EXERCISE: Please find all lines in the data that hold the string "return" and copy them.
------------------------------------------------------------
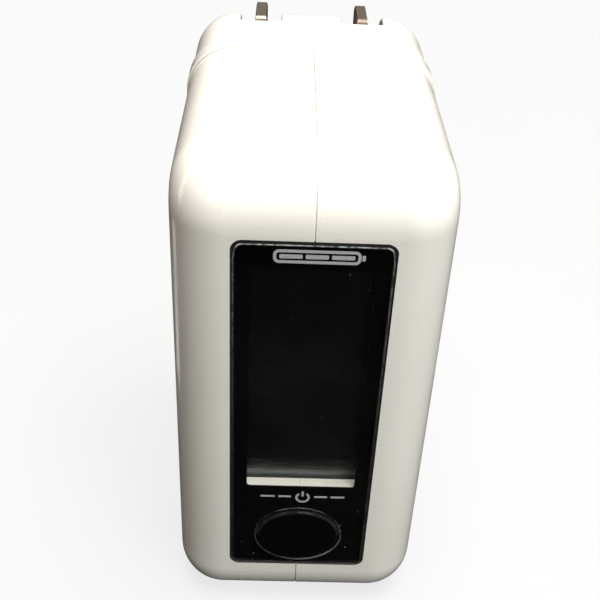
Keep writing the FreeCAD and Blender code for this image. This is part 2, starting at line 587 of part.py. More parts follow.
def transformer():
    y = POWER_BACK
    x0, x1, z0, z1 = -7.5, 5.5, 16.3, 29.3
    ya, yb = y + 3.2, y + 8.7
    xm, zm = (x0 + x1) / 2, (z0 + z1) / 2
    leg = box(x0, x1, ya, yb, zm - 1.7, zm + 1.7)
    frame = box(x0, x1, ya, yb, z0, z1).cut(box(x0 + 2.3, x1 - 2.3, ya - 1, yb + 1, z0 + 2.1, z1 - 2.1))
    parts["transformer_core"] = frame.fuse(leg).removeSplitter()
    coil = box(x0 + 3.1, x1 - 3.1, ya - 1.7, yb + 1.7, zm - 4.0, zm + 4.0)
    coil = coil.makeFillet(1.4, edges_along(coil, 0))
    inner = box(x0 - 1, x1 + 1, ya - 0.5, yb + 0.5, zm - 2.2, zm + 2.2)
    parts["transformer_coil"] = coil.cut(inner)
    flange = [box(a, a + 0.7, ya - 2.2, yb + 2.0, zm - 4.35, zm + 4.35) for a in (x0 + 2.35, x1 - 3.05)]
    sleeve = box(x0 + 2.35, x1 - 2.35, ya - 0.5, yb + 0.5, zm - 2.2, zm + 2.2)
    feet = [box(x0 + 2.35, x1 - 2.35, y, ya - 2.2, z - 1.0, z + 1.0) for z in (zm - 3.3, zm + 3.3)]
    leg_hole = box(x0 - 1, x1 + 1, ya - 0.02, yb + 0.02, zm - 1.72, zm + 1.72)
    parts["transformer_bobbin"] = union(flange + [sleeve] + feet).cut(leg_hole)


def usb_socket():
    """Type A socket, mouth down: folded shell with spring windows, insulator tongue and four contacts."""
    x, y0, y1, z1 = USB_HALF, USB_Y0, USB_Y0 + USB_T, USB_Z0 + USB_L
    w = USB_WALL
    shell = box(-x, x, y0, y1, USB_Z0, z1)
    shell = shell.makeFillet(0.6, edges_along(shell, 2))
    hollow = box(-x + w, x - w, y0 + w, y1 - w, USB_Z0 - 1, z1 - w)
    shell = shell.cut(hollow.makeFillet(0.35, edges_along(hollow, 2)))
    for xs in (-3, 3):
        shell = shell.cut(box(xs - 0.9, xs + 0.9, y1 - w - 0.1, y1 + 0.1, USB_Z0 + 3.5, USB_Z0 + 8.5))
    parts["usb_shell"] = shell
    g = w + CLEAR
    block_z = z1 - 5.0
    block = box(-x + g, x - g, y0 + g, y1 - g, block_z, z1 - g)
    block = block.makeFillet(0.4, edges_along(block, 2))
    t0 = y0 + w + 0.75
    t1 = t0 + TONGUE_T
    tongue = box(-TONGUE_HALF, TONGUE_HALF, t0, t1, TONGUE_Z0, block_z + 1)
    tip = [e for e in edges_along(tongue, 0) if e.BoundBox.ZMax < TONGUE_Z0 + 0.1]
    parts["usb_tongue"] = block.fuse(tongue.makeChamfer(0.4, tip)).removeSplitter()
    z0 = TONGUE_Z0 + 0.8
    strips = [box(px - 0.5, px + 0.5, t1, t1 + 0.18, z0, block_z) for px in (-3.5, -1.0, 1.0, 3.5)]
    parts["usb_contacts"] = Part.makeCompound(strips)


# ---------------------------------------------------------------- folding plug
def bevel(face_x, outward, tip):
    """Wedge that bevels one face of a blade towards its tip. outward is the way that face looks, -1 or 1."""
    over = 1.0
    slope_x = face_x - outward * BEVEL_IN * (BEVEL_H + over) / BEVEL_H
    y = PIVOT_Y - 5
    corners = [
        Vector(face_x, y, tip - BEVEL_H),
        Vector(face_x + outward, y, tip - BEVEL_H),
        Vector(face_x + outward, y, tip + over),
        Vector(slope_x, y, tip + over),
    ]
    outline = Part.makePolygon(corners + corners[:1])
    return Part.Face(outline).extrude(Vector(0, 10, 0))


def blade(side):
    """Flat blade pointing up from the pivot: bevelled tip, a hole near it, and a contact tang below."""
    xc = side * BLADE_PITCH / 2
    x0, x1 = xc - BLADE_T / 2, xc + BLADE_T / 2
    tip = PIVOT_Z + BLADE_REACH
    flat = box(x0, x1, PIVOT_Y - BLADE_W / 2, PIVOT_Y + BLADE_W / 2, PIVOT_Z + 1.2, tip)
    corners = [e for e in edges_along(flat, 0) if e.BoundBox.ZMin > tip - 1e-3]
    flat = flat.makeFillet(TIP_R, corners)
    flat = flat.cut(bevel(x0, -1, tip)).cut(bevel(x1, 1, tip))
    flat = flat.cut(cyl_x(PIVOT_Y, PIVOT_Z + BACK - PIVOT_Y + 11.9, 1.6, x0 - 1, x1 + 1))
    tang = box(x0, x1, PIVOT_Y - TANG_W / 2, PIVOT_Y + TANG_W / 2, PIVOT_Z - TANG_R - 1, PIVOT_Z + 2)
    tang = tang.common(cyl_x(PIVOT_Y, PIVOT_Z, TANG_R, x0 - 1, x1 + 1))
    return flat.fuse(tang).removeSplitter()


def plug_pivot(blades):
    """Moulded shaft with a hub round each blade, and two flats in the middle for the detent spring."""
    shaft = cyl_x(PIVOT_Y, PIVOT_Z, SHAFT_R, -SHAFT_HALF, SHAFT_HALF)
    turned = [shaft.makeChamfer(0.3, round_edges(shaft))]
    for xc in (-BLADE_PITCH / 2, BLADE_PITCH / 2):
        hub = cyl_x(PIVOT_Y, PIVOT_Z, HUB_R, xc - HUB_W / 2, xc + HUB_W / 2)
        turned.append(hub.makeFillet(0.25, round_edges(hub)))
    pivot = union(turned)
    flat = SHAFT_R - 0.25
    pivot = pivot.cut(box(-1.9, 1.9, PIVOT_Y - 5, PIVOT_Y - flat, PIVOT_Z - 5, PIVOT_Z + 5))
    pivot = pivot.cut(box(-1.9, 1.9, PIVOT_Y - 5, PIVOT_Y + 5, PIVOT_Z - 5, PIVOT_Z - flat))
    for b in blades:
        pivot = pivot.cut(b)
    return pivot


def plug_retainer():
    """Cross-shaped bar over the open side of the pivot seats, with fingers that close them."""
    y0, y1 = RETAINER_Y, RETAINER_Y + RETAINER_T
    bars = [
        plate(-11.4, 11.4, y0, y1, PIVOT_Z - 4.2, PIVOT_Z + 4.2, 1.0),
        plate(-2.4, 2.4, y0, y1, PIVOT_Z - 10.8, PIVOT_Z + 10.8, 1.5),
        box(-1.8, 1.8, y1 - 0.5, LEAF_Y, PIVOT_Z + 3.2, SPRING_TOP),
    ]
    w = TROUGH_WALL / 2 - CLEAR
    offset = (SLOT_W + TROUGH_WALL) / 2
    for xc in (-BLADE_PITCH / 2, BLADE_PITCH / 2):
        for xm in (xc - offset, xc + offset):
            bars.append(box(xm - w, xm + w, y1 - 0.5, PIVOT_Y, PIVOT_Z - SHAFT_R, PIVOT_Z + SHAFT_R))
    retainer = union(bars).cut(cyl_x(PIVOT_Y, PIVOT_Z, SHAFT_R + CLEAR, -20, 20))
    for xc in (-BLADE_PITCH / 2, BLADE_PITCH / 2):
        retainer = retainer.cut(box(xc - 2.15, xc + 2.15, y0 - 1, y1 + 1, PIVOT_Z - 2.7, PIVOT_Z + 2.7))
    for x, z in RETAINER_POSTS:
        retainer = retainer.cut(cyl_y(x, z, PILOT_R + 0.25, y0 - 1, y1 + 1))
    return retainer


def detent_spring():
    """Leaf that lies along the flat of the shaft, with its toe turned away from it."""
    leaf = box(-1.5, 1.5, LEAF_Y, LEAF_Y + 0.3, PIVOT_Z - 3.4, SPRING_TOP - 0.2)
    toe = box(-1.5, 1.5, LEAF_Y - 0.9, LEAF_Y + 0.3, PIVOT_Z - 3.7, PIVOT_Z - 3.4)
    return leaf.fuse(toe).removeSplitter()


def folding_plug():
    parts["left_blade"] = blade(-1)
    parts["right_blade"] = blade(1)
    parts["plug_pivot"] = plug_pivot([parts["left_blade"], parts["right_blade"]])
    parts["plug_retainer"] = plug_retainer()
    heads = [screw(x, RETAINER_Y, z, 6.5, PILOT_R, 1.8, 1.2, forward=False) for x, z in RETAINER_POSTS]
    parts["retainer_screws"] = Part.makeCompound(heads)
    parts["detent_spring"] = detent_spring()
    parts["plug_contacts"] = Part.makeCompound([plug_contact(-1), plug_contact(1)])
    parts["mains_leads"] = Part.makeCompound([mains_lead(-1), mains_lead(1)])


def plug_contact(side):
    """Bent spring strip clipped over the retainer, with its pad just behind the blade tang."""
    xc = side * BLADE_PITCH / 2
    x0, x1 = xc - 1.6, xc + 1.6
    pad_y = PIVOT_Y - TANG_R - 0.1
    foot_y = RETAINER_Y - 0.02
    t, reach = 0.3, 2.6
    strips = [box(x0, x1, pad_y - t, pad_y, PIVOT_Z - reach, PIVOT_Z + reach)]
    for k in (-1, 1):
        za, zb = sorted((PIVOT_Z + k * reach, PIVOT_Z + k * (reach - t)))
        strips.append(box(x0, x1, foot_y - t, pad_y, za, zb))
        za, zb = sorted((PIVOT_Z + k * (reach - t), PIVOT_Z + k * 4.0))
        strips.append(box(x0, x1, foot_y - t, foot_y, za, zb))
    return union(strips)


def mains_lead(side):
    """Insulated wire from the foot of a contact strip to the power board."""
    x = side * BLADE_PITCH / 2
    y0, y1, z = RETAINER_Y - 0.32, POWER_BACK, PIVOT_Z - 3.4
    path = [(x, y0, z), (x, y0 - 1.6, z), (x - side, y1 + 1.6, z - 3.6), (x - side, y1, z - 3.6)]
    return wire(path, 0.6, 0.9)


# ---------------------------------------------------------------- what ties it together
def harness():
    """Three wires from the power board over the cells to the control board."""
    start, end, z = POWER_Y, CONTROL_Y + BOARD_T, 55.4
    runs = []
    for i in range(3):
        x = -1.3 + 1.3 * i
        up = [(x, start, z), (x, start - 2.2, z), (x, start - 3.6, z + 2.0)]
        down = [(x, end + 3.6, z + 2.0), (x, end + 2.2, z), (x, end, z)]
        runs.append(wire(up + down, 0.5, 1.0))
    parts["board_harness"] = Part.makeCompound(runs)


def case_screws():
    seat = JOINT_Y + 2.0
    heads = [screw(x, seat, z, 9.5, PILOT_R, 1.9, 1.3) for x, z in CASE_SCREWS]
    parts["case_screws"] = Part.makeCompound(heads)


def main():
    front_shells()
    rear_cover()
    front_panel()
    power_button()
    switch()
    display()
    control_board()
    battery()
    power_board()
    transformer()
    usb_socket()
    folding_plug()
    harness()
    case_screws()
    parts["chip_pins"] = Part.makeCompound(chip_pins)
    os.makedirs("parts", exist_ok=True)
    for name, shape in parts.items():
        shape.exportStep(f"parts/{name}.step")


main()
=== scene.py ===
"""Studio scene of a pocket power bank with a folding wall plug, built around its CAD frame. Metres."""

import math

import bmesh
import bpy
from mathutils import Matrix, Vector


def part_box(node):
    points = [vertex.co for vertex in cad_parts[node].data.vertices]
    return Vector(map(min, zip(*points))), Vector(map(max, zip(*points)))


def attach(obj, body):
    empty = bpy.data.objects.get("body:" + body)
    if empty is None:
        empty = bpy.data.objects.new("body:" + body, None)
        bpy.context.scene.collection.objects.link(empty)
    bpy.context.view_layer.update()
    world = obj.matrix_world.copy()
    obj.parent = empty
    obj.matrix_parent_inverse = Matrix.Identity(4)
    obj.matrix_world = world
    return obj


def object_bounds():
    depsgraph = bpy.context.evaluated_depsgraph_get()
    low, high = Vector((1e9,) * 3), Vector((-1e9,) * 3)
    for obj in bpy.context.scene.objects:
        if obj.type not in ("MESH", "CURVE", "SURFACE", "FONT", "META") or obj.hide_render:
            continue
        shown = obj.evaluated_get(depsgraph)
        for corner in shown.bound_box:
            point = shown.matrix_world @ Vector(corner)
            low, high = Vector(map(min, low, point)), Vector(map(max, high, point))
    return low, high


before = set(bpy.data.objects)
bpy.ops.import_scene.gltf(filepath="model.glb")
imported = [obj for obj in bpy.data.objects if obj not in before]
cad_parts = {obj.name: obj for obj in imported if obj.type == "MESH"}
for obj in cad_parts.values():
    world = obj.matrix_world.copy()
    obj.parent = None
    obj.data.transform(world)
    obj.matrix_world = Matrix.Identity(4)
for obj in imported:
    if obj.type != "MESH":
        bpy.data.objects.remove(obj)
cad_low, cad_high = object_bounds()

MM = 0.001
PANEL_CORNER = 1.1 * MM  # radius of the window panel's corners
BUTTON_HOLE = (5.07 * MM, 4.20 * MM)  # half width and half height of the oval hole in the panel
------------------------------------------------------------
SOLUTION:
    return Part.Face(outline).extrude(Vector(0, 10, 0))
    return flat.fuse(tang).removeSplitter()
    return pivot
    return retainer
    return leaf.fuse(toe).removeSplitter()
    return union(strips)
    return wire(path, 0.6, 0.9)
    return Vector(map(min, zip(*points))), Vector(map(max, zip(*points)))
    return obj
    return low, high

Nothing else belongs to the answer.